02. Catalina cuts too deep

Apple’s latest OS, named Catalina, takes away more than it adds

Apple’s latest OS, named Catalina, takes away more than it adds

(Image credit: Apple)

As well as being one of the buggiest OS launches from Apple, macOS Catalina also makes some pretty sweeping cuts. Gone is support for 32-bit apps, so you can bid sayonara to any old programs you had lying around that are no longer supported. If an app hasn’t been updated to 64-bit status it simply won't work, so a lot of artists who rely on older programs are forced to stick with Mojave for the time being. 

OpenCL and OpenGL have also been deprecated, which feels like an app-bricking time bomb waiting to go off at some point – just ask the guys who code Blender. PCs happily support the majority of open standards and software.

03. Metal is no CUDA

TurbulenceFD is a fluid dynamics plugin for Cinema4D. It runs up to 12x faster under CUDA, but most Mac users are limited to using the CPU

TurbulenceFD is a fluid dynamics plugin for Cinema4D. It runs up to 12x faster under CUDA, but most Mac users are limited to using the CPU

(Image credit: Turbulence FD)

Apple is replacing OpenCL and OpenGL with a single API called Metal.
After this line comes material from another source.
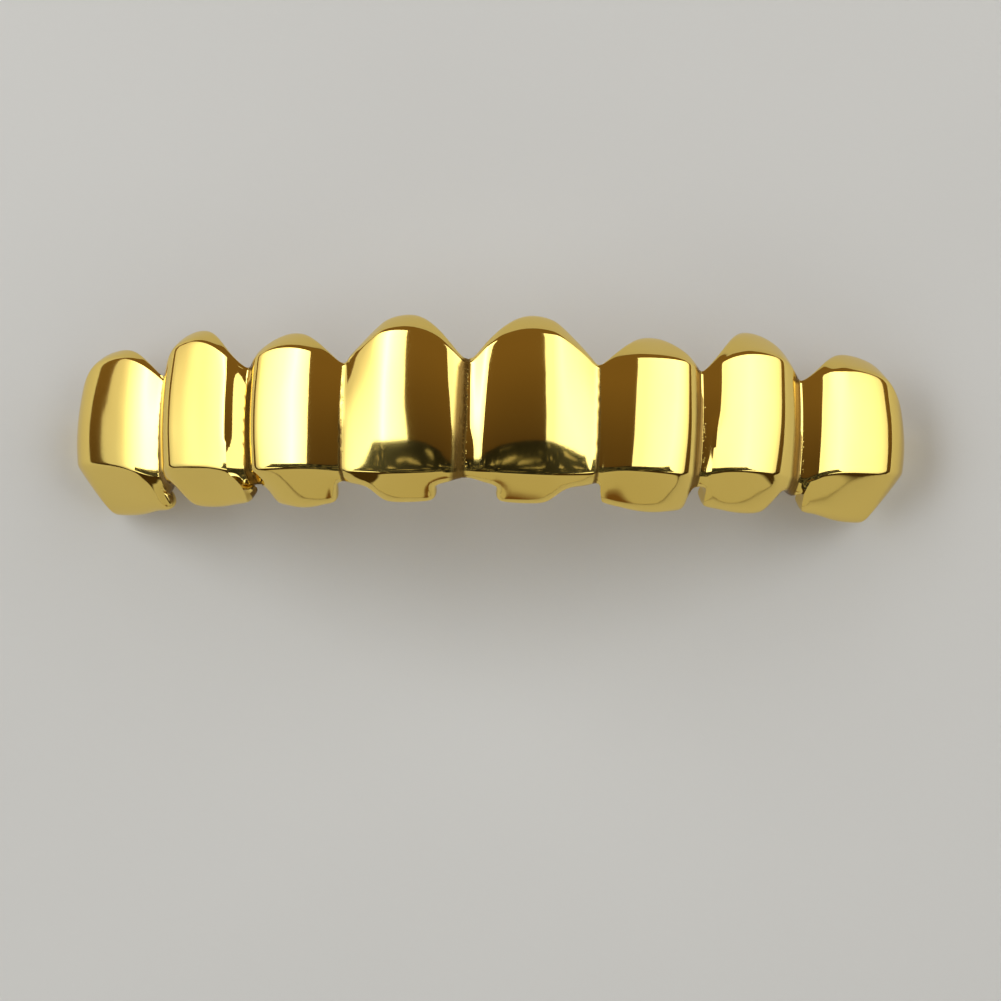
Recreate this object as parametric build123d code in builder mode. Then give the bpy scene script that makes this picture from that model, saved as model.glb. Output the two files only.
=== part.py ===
"""Upper tooth cover: eight joined caps cast as one thin metal shell, worn over the upper front teeth.

It lies on its back, as it is laid down when it is not worn. The polished faces look up (+Z), the gum edges
point to +Y and the biting edges to -Y, and the hollow for the teeth is open underneath. Each cap is one loft
through wall sections that stand square to the dental arch. At its biting edge the wall turns in as a lip that
hooks under the tooth, and notches at the grooves part the lips. Millimetres and degrees.
"""

import os
from collections import namedtuple
from math import cos, radians, sin

from build123d import *

# Thickness of the cast shell, and its rounded edges
wall = 0.8
rim_radius = wall / 2

# Width of each cap along the arch, groove to groove, and of the last one as far as its back corner
central_width = 8.6
lateral_width = 7.0
canine_width = 7.45
premolar_width = 5.75

# How far each cap faces away from straight ahead
central_facing_angle = 12.4
lateral_facing_angle = 20.2
canine_facing_angle = 31.8
premolar_facing_angle = 38.0

# How far the middle of each face stands out from the grooves beside it
central_rise = 1.15
lateral_rise = 0.95
canine_rise = 0.95
premolar_rise = 0.9

# Height of each gum edge above the ends of the lips, in the middle of its cap and at the grooves
central_gum = 12.1
lateral_gum = 11.05
canine_gum = 11.85
premolar_gum = 11.35
groove_gum = 8.5
groove_gum_rise = 0.13

# Height of each biting edge, where the face has turned into the lip, and at the grooves
central_bite = 1.25
lateral_bite = 1.85
canine_bite = 2.45
premolar_bite = 3.05
groove_bite = 1.45
groove_bite_rise = 0.25

# How far each lip reaches back from the crest of its face, and how steeply it falls
lip_reach = 2.25
central_fall_angle = 37.0
lateral_fall_angle = 44.0
canine_fall_angle = 48.0
premolar_fall_angle = 52.0

# Bends of the wall section on the tooth side, and the slope of the face where it leaves them
gum_bend = 1.1
groove_gum_bend = 0.2
bite_bend = 0.3
gum_slope_angle = 74.0
groove_gum_slope_angle = 40.0
face_top_slope_angle = 10.0
face_foot_slope_angle = 8.0

# The back corner of the last cap: its bend, its turn, the heights where its wall ends, and its ground foot
corner_bend = 4.5
corner_turn_angle = 61.7
corner_gum = 6.8
corner_bite = 3.9
corner_reach = 1.4
foot_drop = 0.4

# Notches between the lips: where their webs stand behind the grooves, how far back they run, their height
notch_web = 1.0
notch_reach = 4.5
notch_height = 4.0

Cap = namedtuple("Cap", "width facing rise gum bite fall")
CAPS = (
    Cap(central_width, central_facing_angle, central_rise, central_gum, central_bite, central_fall_angle),
    Cap(lateral_width, lateral_facing_angle, lateral_rise, lateral_gum, lateral_bite, lateral_fall_angle),
    Cap(canine_width, canine_facing_angle, canine_rise, canine_gum, canine_bite, canine_fall_angle),
    Cap(premolar_width, premolar_facing_angle, premolar_rise, premolar_gum, premolar_bite,
        premolar_fall_angle),
)

# Wall sections across a cap between its two grooves. place is a share of its width. The others are shares of
# the way from the groove (0) to the middle of the cap (1): of its rise, its gum and biting edges, its facing.
middle_place = 0.5
Station = namedtuple("Station", "place rise gum bite facing")
JOINED_CAP = (
    Station(place=0.08, rise=0.41, gum=0.30, bite=0.45, facing=0.16),
    Station(place=0.24, rise=0.86, gum=0.73, bite=0.85, facing=0.48),
    Station(place=middle_place, rise=1.00, gum=1.00, bite=1.00, facing=1.00),
    Station(place=0.76, rise=0.86, gum=0.73, bite=0.85, facing=0.48),
    Station(place=0.92, rise=0.41, gum=0.30, bite=0.45, facing=0.16),
)

# The last cap has one groove and a back corner. The corner starts at the cap's full width, and its shares are
# of the way from there (0) to the end of the wall (1): of its turn, its gum and biting edges, its lip's reach.
END_CAP = (
    Station(place=0.11, rise=0.45, gum=0.26, bite=0.40, facing=0.20),
    Station(place=0.34, rise=0.88, gum=0.72, bite=0.80, facing=0.60),
    Station(place=0.68, rise=1.00, gum=1.00, bite=1.00, facing=1.00),
)
Turn = namedtuple("Turn", "turn gum bite reach")
END_CORNER = (
    Turn(turn=0.00, gum=0.06, bite=0.06, reach=0.10),
    Turn(turn=0.33, gum=0.24, bite=0.34, reach=0.45),
    Turn(turn=0.66, gum=0.56, bite=0.70, reach=0.80),
    Turn(turn=1.00, gum=1.00, bite=1.00, reach=1.00),
)

# Each notch, from the middle of the arch outwards: how far it reaches from its groove into the cap before
# it and the cap after it, at the web and at the ends of the lips, as shares of those caps' widths
Notch = namedtuple("Notch", "before_root before_end after_root after_end")
NOTCHES = (
    Notch(before_root=0.22, before_end=0.26, after_root=0.22, after_end=0.26),
    Notch(before_root=0.24, before_end=0.40, after_root=0.04, after_end=0.13),
    Notch(before_root=0.10, before_end=0.16, after_root=0.04, after_end=0.10),
    Notch(before_root=0.17, before_end=0.30, after_root=0.04, after_end=0.20),
)

Section = namedtuple("Section", "x z facing gum curl bite reach fall")


def blend(start, end, share):
    """The value a share of the way from start to end."""
    return start + (end - start) * share


def outwards(facing):
    """The direction in which a wall faces, square to the arch."""
    return Vector(sin(radians(facing)), 0, cos(radians(facing)))


def along(facing):
    """The direction of the arch, away from its middle."""
    return Vector(cos(radians(facing)), 0, -sin(radians(facing)))


def draw_wall(section):
    """Draw the closed wall section: x runs outwards, with 0 at the crest of the face, and y is the height."""
    gum_end_slope = blend(groove_gum_slope_angle, gum_slope_angle, section.curl)
    steep, top, foot = radians(gum_end_slope), radians(face_top_slope_angle), radians(face_foot_slope_angle)
    fall = radians(section.fall)
    height = section.gum - section.bite
    inner_gum_radius = blend(groove_gum_bend, gum_bend, section.curl)
    gum_radius = inner_gum_radius + wall
    bite_radius = bite_bend + wall
    gum_drop = gum_radius * (sin(steep) - sin(top))
    bite_drop = bite_radius * (cos(fall) - sin(foot))
    face_radius = (height - gum_drop - bite_drop) / (sin(top) + sin(foot))
    gum_setback = face_radius * (1 - cos(top)) + gum_radius * (cos(top) - cos(steep))
    bite_setback = face_radius * (1 - cos(foot)) + bite_radius * (cos(foot) - sin(fall))
    lip_length = (section.reach - bite_setback) / cos(fall)
    gum_turn = gum_end_slope - face_top_slope_angle
    face_turn = face_top_slope_angle + face_foot_slope_angle
    bite_turn = 90 - face_foot_slope_angle - section.fall

    gum_arc = JernArc((-gum_setback, section.gum), (sin(steep), -cos(steep)), gum_radius, -gum_turn)
    face_arc = JernArc(gum_arc @ 1, gum_arc % 1, face_radius, -face_turn)
    bite_arc = JernArc(face_arc @ 1, face_arc % 1, bite_radius, -bite_turn)
    lip = Line(bite_arc @ 1, bite_arc @ 1 + bite_arc % 1 * lip_length)
    lip_end = JernArc(lip @ 1, lip % 1, rim_radius, -180)
    inner_lip = Line(lip_end @ 1, lip_end @ 1 + lip_end % 1 * lip_length)
    inner_bite = JernArc(inner_lip @ 1, inner_lip % 1, bite_bend, bite_turn)
    inner_face = JernArc(inner_bite @ 1, inner_bite % 1, face_radius - wall, face_turn)
    inner_gum = JernArc(inner_face @ 1, inner_face % 1, inner_gum_radius, gum_turn)
    JernArc(inner_gum @ 1, inner_gum % 1, rim_radius, -180)


def groove_facing(number):
    """Halfway between the caps beside a groove; groove 0 is the middle of the arch."""
    if number == 0:
        return 0.0
    return (CAPS[number - 1].facing + CAPS[number].facing) / 2


def groove_section(number, foot):
    """The wall section that two neighbouring caps share; foot is its place at the bottom of the groove."""
    before = CAPS[max(number - 1, 0)]
    after = CAPS[number]
    return Section(
        x=foot.X,
        z=foot.Z,
        facing=groove_facing(number),
        gum=groove_gum + groove_gum_rise * number,
        curl=0,
        bite=groove_bite + groove_bite_rise * number,
        reach=lip_reach,
        fall=(before.fall + after.fall) / 2,
    )


def cap_section(cap, start, groove, station):
    """A wall section of a cap that begins at the section start; groove is the groove section nearer to it."""
    foot = Vector(start.x, 0, start.z) + along(cap.facing) * (cap.width * station.place)
    crest = foot + outwards(cap.facing) * (cap.rise * station.rise)
    return Section(
        x=crest.X,
        z=crest.Z,
        facing=blend(groove.facing, cap.facing, station.facing),
        gum=blend(groove.gum, cap.gum, station.gum),
        curl=station.gum,
        bite=blend(groove.bite, cap.bite, station.bite),
        reach=lip_reach,
        fall=blend(groove.fall, cap.fall, station.facing),
    )


def joined_sections(cap, start, end):
    """The wall sections of a cap between the groove sections start and end."""
    face = []
    for station in JOINED_CAP:
        groove = start if station.place < middle_place else end
        face.append(cap_section(cap, start, groove, station))
    return [start, *face, end]


def corner_centre(cap, start):
    """The middle of the bend of the last cap's back corner."""
    return (Vector(start.x, 0, start.z) + along(cap.facing) * cap.width
            + outwards(cap.facing) * (cap.rise - corner_bend))


def corner_section(cap, start, turn):
    """A wall section of the last cap between the start of its back corner and the end of its wall."""
    facing = cap.facing + corner_turn_angle * turn.turn
    crest = corner_centre(cap, start) + outwards(facing) * corner_bend
    return Section(
        x=crest.X,
        z=crest.Z,
        facing=facing,
        gum=blend(cap.gum, corner_gum, turn.gum),
        curl=1 - turn.gum,
        bite=blend(cap.bite, corner_bite, turn.bite),
        reach=blend(lip_reach, corner_reach, turn.reach),
        fall=cap.fall,
    )


def end_sections(cap, start):
    """The wall sections of the last cap, from its groove round its back corner."""
    face = [cap_section(cap, start, start, station) for station in END_CAP]
    corner = [corner_section(cap, start, turn) for turn in END_CORNER]
    return [start, *face, *corner]


def section_plane(section):
    """The plane of a wall section, square to the arch."""
    facing = outwards(section.facing)
    return Plane(origin=(section.x, 0, section.z), x_dir=facing, z_dir=facing.cross(Vector(0, 1, 0)))


grooves = [groove_section(0, Vector(0, 0, 0))]
for number in range(1, len(CAPS)):
    cap = CAPS[number - 1]
    foot = Vector(grooves[-1].x, 0, grooves[-1].z) + along(cap.facing) * cap.width
    grooves.append(groove_section(number, foot))

cap_sections = []
for number in range(len(CAPS) - 1):
    cap_sections.append(joined_sections(CAPS[number], grooves[number], grooves[number + 1]))
cap_sections.append(end_sections(CAPS[-1], grooves[-1]))

with BuildPart() as tooth_cover:
    for sections in cap_sections:
        for section in sections:
            with BuildSketch(section_plane(section)):
                with BuildLine():
                    draw_wall(section)
                make_face()
        loft()

    for groove, notch, before, after in zip(grooves, NOTCHES, CAPS[:1] + CAPS, CAPS):
        foot = Vector(groove.x, 0, groove.z)
        with BuildSketch(Plane(origin=foot, x_dir=along(groove.facing), z_dir=(0, 1, 0))):
            with BuildLine():
                Polyline(
                    (-before.width * notch.before_root, notch_web),
                    (after.width * notch.after_root, notch_web),
                    (after.width * notch.after_end, lip_reach),
                    (after.width * notch.after_end, notch_reach),
                    (-before.width * notch.before_end, notch_reach),
                    (-before.width * notch.before_end, lip_reach),
                    close=True,
                )
            make_face()
        extrude(amount=notch_height, both=True, mode=Mode.SUBTRACT)

    mirror(about=Plane.YZ)
    floor = corner_centre(CAPS[-1], grooves[-1]).Z - foot_drop
    split(bisect_by=Plane.XY.offset(floor), keep=Keep.TOP)

box = tooth_cover.part.bounding_box()
middle = Location((-box.center().X, -box.center().Y, -floor))
tooth_cover.part = tooth_cover.part.moved(middle)
tooth_cover.part.label = "tooth_cover"

os.makedirs("parts", exist_ok=True)
export_step(tooth_cover.part, "parts/tooth_cover.step")
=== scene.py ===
"""Upper tooth cover: mirror-polished gold plate on one thin casting, lying on its back on a pale table."""

from collections import namedtuple
from math import cos, radians, sin, tan
from random import Random

import bpy
from mathutils import Matrix, Vector
from mathutils.kdtree import KDTree


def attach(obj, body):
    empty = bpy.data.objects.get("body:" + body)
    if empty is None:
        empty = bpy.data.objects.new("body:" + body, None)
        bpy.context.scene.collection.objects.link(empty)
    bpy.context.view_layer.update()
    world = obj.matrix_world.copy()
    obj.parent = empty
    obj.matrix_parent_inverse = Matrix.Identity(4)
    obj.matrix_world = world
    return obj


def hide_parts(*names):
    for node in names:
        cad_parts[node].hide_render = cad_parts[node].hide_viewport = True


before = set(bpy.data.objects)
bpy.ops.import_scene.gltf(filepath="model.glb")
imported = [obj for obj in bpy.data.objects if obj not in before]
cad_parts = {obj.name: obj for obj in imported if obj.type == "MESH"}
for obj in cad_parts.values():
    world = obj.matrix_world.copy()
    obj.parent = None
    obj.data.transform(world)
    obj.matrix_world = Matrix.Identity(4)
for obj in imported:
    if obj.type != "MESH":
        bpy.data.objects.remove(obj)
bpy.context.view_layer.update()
bpy.ops.object.select_all(action="DESELECT")

MM = 0.001

# Sizes of the casting, in millimetres and degrees. Rolls and bends are radii, and a slope is how far the
# outside is turned there from facing straight outwards. The rises are what each next groove adds.
face_wall = 0.8
lip_wall = 1.35
gum_roll = 0.9
groove_gum_roll = 0.5
bite_bend = 0.8
groove_band = 0.1
gum_slope = 60
groove_gum_slope = 42
rim_slope = 46
groove_rim_slope = 30
face_top_slope = 10
groove_foot_slope = 9
lip_curl = 3
groove_gum = 8.6
groove_gum_rise = 0.13
groove_bite = 1.45
groove_bite_rise = 0.25
corner_bend = 2.8
corner_gum = 6.8
corner_bite = 3.7
corner_reach = 2.6
end_facing = 99.7
buffing_depth = 0.015
buffing_width = 2.4

# Shares of the lip's reach at a groove and where the corner starts, the most of a lip that its root takes,
# how much further out than the first bend a cap stands at least, and how fast the gum rim fades towards a
# groove
groove_reach_share = 0.9
corner_reach_share = 1.3
root_most = 0.85
bend_step = 0.08
rim_fade = 1.5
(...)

An unwanted side-effect of that is the continuing spat between Apple and Nvidia, which means no Nvidia cards are shipped in Macs, no Nvidia drivers have been signed off since macOS High Sierra, and Mac users don’t have access to CUDA (Compute Unified Device Architecture), Nvidia’s popular GPU-acceleration API. 

Some of the bigger developers – Adobe, Maxon, OTOY – have agreed to port their code over to Metal, but a lot of smaller devs just don’t have the resources to do so, and are caught between spending additional time on a separate codebase or abandoning the Mac platform altogether. If you use apps that are CUDA-accelerated, you need to move to a PC.

04. PCs are flexible

Nvidia’s Titan RTX is a colossus of a GPU, but the chances of seeing one in a Mac are practically non-existent

Nvidia’s Titan RTX is a colossus of a GPU, but the chances of seeing one in a Mac are practically non-existent

(Image credit: Nvidia)

The new Mac Pro is the first Apple hardware for a decade that can use off-the-shelf PCIe cards, while iMacs, MacBooks and Mac minis regularly come with last-gen GPUs and CPUs. And despite the constant drive to faster silicon, Apple is notorious for not updating its hardware for many months – and, in some cases, even years.
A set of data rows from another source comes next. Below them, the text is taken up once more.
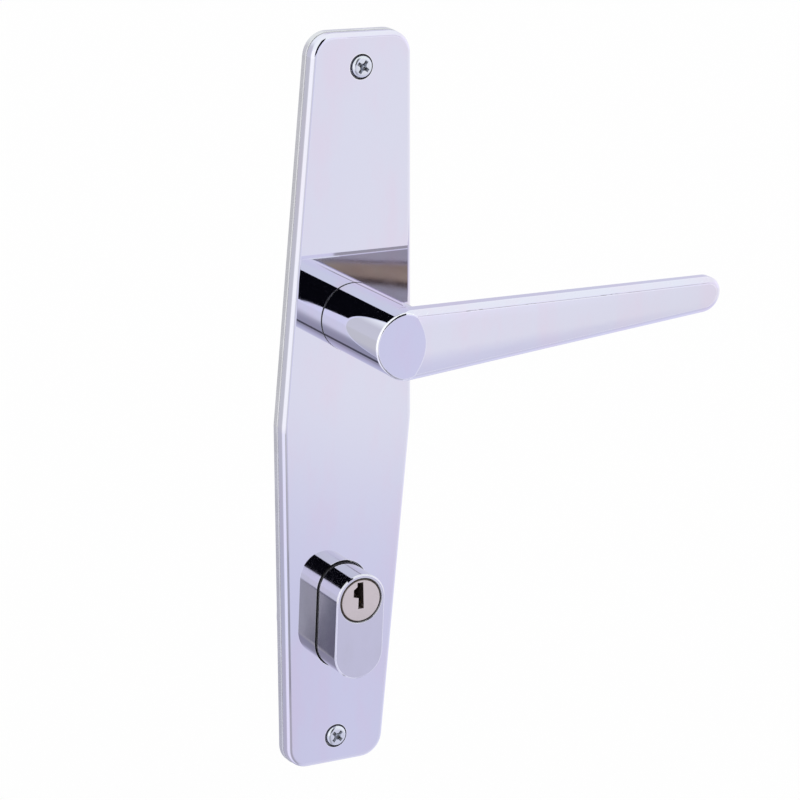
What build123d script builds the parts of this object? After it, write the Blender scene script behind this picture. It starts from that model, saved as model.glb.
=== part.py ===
from build123d import *
import os
from math import acos, cos, sin, radians, degrees

# Outside trim of a door lock: long plate, lever and oval profile cylinder.
# The origin is the lever axis on the door face, +Y points into the door, +Z is up.
# "Out" is the distance from the door face towards the hand, so out = -Y.

# Long plate, seen from the front
plate_length = 235.0
lever_from_top = 0.37234
plate_top_width = 33.6
plate_waist_width = 45.7
plate_bottom_width = 33.8
waist_below_lever = 33.6
plate_corner_radius = 7.5
plate_waist_radius = 26.0

# Cover: a pressed shell over the support plate
plate_depth = 6.0
cover_wall = 1.4
cover_skirt_wall = 1.2
cover_edge_radius = 1.5
cover_inset = 0.25
screw_window_radius = 3.9
screw_window_shift = -0.25

# Support plate: a cast carrier with a rim that shows behind the cover
rim_thickness = 2.3
rim_edge_radius = 0.35
rim_waist_radius = 3.0
carrier_floor = 1.9
carrier_wall = 2.4
carrier_side_gap = 0.15
carrier_front_gap = 0.1
pocket_corner_radius = 3.0
boss_radius = 6.5

# Fixing screws
top_screw_inset = 10.5
bottom_screw_inset = 9.5
screw_shank_radius = 2.0
screw_hole_gap = 0.2
screw_head_radius = 3.45
screw_head_height = 2.3
screw_head_edge = 1.25
screw_length = 22.0
screw_plain_length = 5.1
screw_thread_radius = 1.77
screw_point_bevel = 0.5
recess_width = 1.1
recess_span = 4.3
recess_depth = 1.3
recess_taper_angle = 18.0
recess_core_radius = 1.15
top_recess_turn = 33.0
bottom_recess_turn = 43.0

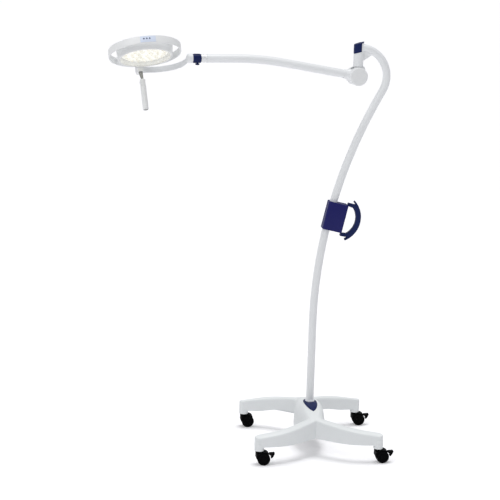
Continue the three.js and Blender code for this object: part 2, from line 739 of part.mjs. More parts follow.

Creatives need power to do what they do – whether it’s high-res multi-layered illustrations, billion-poly visual effects or compiling code for multiple devices. Buying a PC enables you to spec the very latest components, at a budget you can afford, with the power to deliver your vision without unnecessary compromise.

05. The majority of apps are coded for PC first

Affinity Photo is one of the few apps developed initially for macOS, but popular demand saw it ported to it PC anyway

Affinity Photo is one of the few apps developed initially for macOS, but popular demand saw it ported to it PC anyway

(Image credit: Serif)

This is a really old argument but it’s still relevant. Apart from a handful of Mac-specific programs and the occasional oddity, like Serif’s Affinity suite, apps are written for the PC and ported to the Mac later. Mac users often have to wait months for a native macOS version – which may well be feature-limited in some way – and with the increasing restrictions implemented by Apple, there might not be a Mac version at all. Working on PC gives you options.

06. You can take baby steps

So if Windows isn’t such a hurdle any more, the hardware is cheaper and more powerful, you can use all your favourite old apps, GPU-acceleration is easy and you can use as many PCIe cards as you can afford, AND you can play all the latest games in your down time… what’s stopping you from simply adding an affordable PC to your arsenal and seeing how you get on? A second computer is always useful, and you never know, you might just like it.